Clear, logical, sound, predicable economic policy from our government will go a long way toward laying the groundwork for a real recovery. Stimulus plans that don’t seem to have successfully stimulated anything but Anthony Weiner, ‘QE’ money-printing schemes from the Fed. that have done nothing but force inflation near 10 percent (according to honest, unofficial measures), and a president who can’t decide whether he’s for or against raising taxes from month-to-month . . . these are undermining any possible recovery before it can begin. Businesses are unlikely to invest in growth when our government seems intent on spending itself into oblivion. Companies are unlikely to increase staffing and salaries when they have no reason to believe that their profit margins won’t be halved (or worse) in six-months by punitive taxation policies combined with irrational, inflationist monetary policies.

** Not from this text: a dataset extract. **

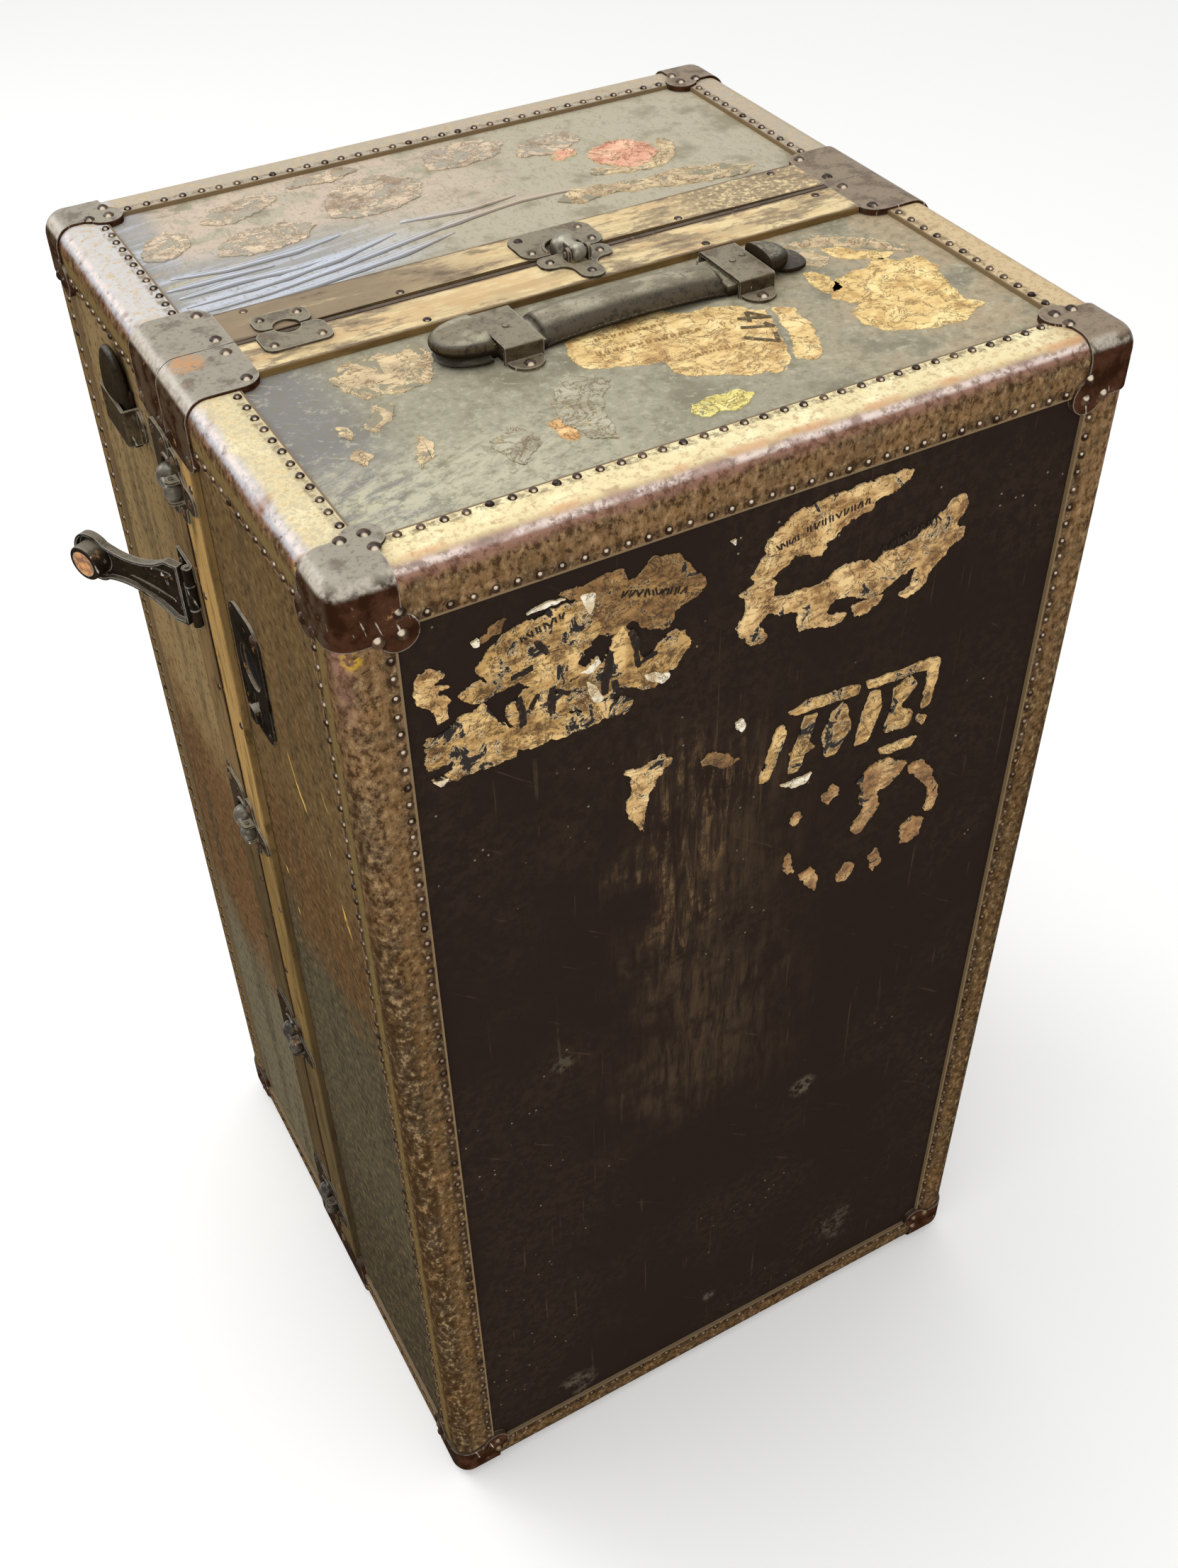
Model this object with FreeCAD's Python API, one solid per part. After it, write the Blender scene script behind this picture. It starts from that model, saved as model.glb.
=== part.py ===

Given the situation, it is no surprise that. What is surprising is that Obama, who campaigned on a platform of fiscal responsibility against the poor economic policies of his predecessor, has failed to see that nearly three years of accelerating his predecessor’s policies has made things worse, not better.
We have had enough ‘leadership failure,’ Mr. President. Engaging in class-warfare against the ‘rich’ and refusing to make the hard choices and difficult cuts in the name of fiscal responsibility will get us nowhere. It is time for sound economic policies with some basis in reality. It is time for a government that lives within its means, even if it is difficult at first, and even if it takes time for us to get used to it. No more blaming your predecessors. No more demagoguery and misrepresentation. No more uncertainty and confusion. No more schizophrenic flip-flopping on the fundamentals of economic theory in an effort to please your party’s hard-left wing. It is time to lead, Mr. President—and it would be nice if you stopped trying to lead us into a fiscal abyss.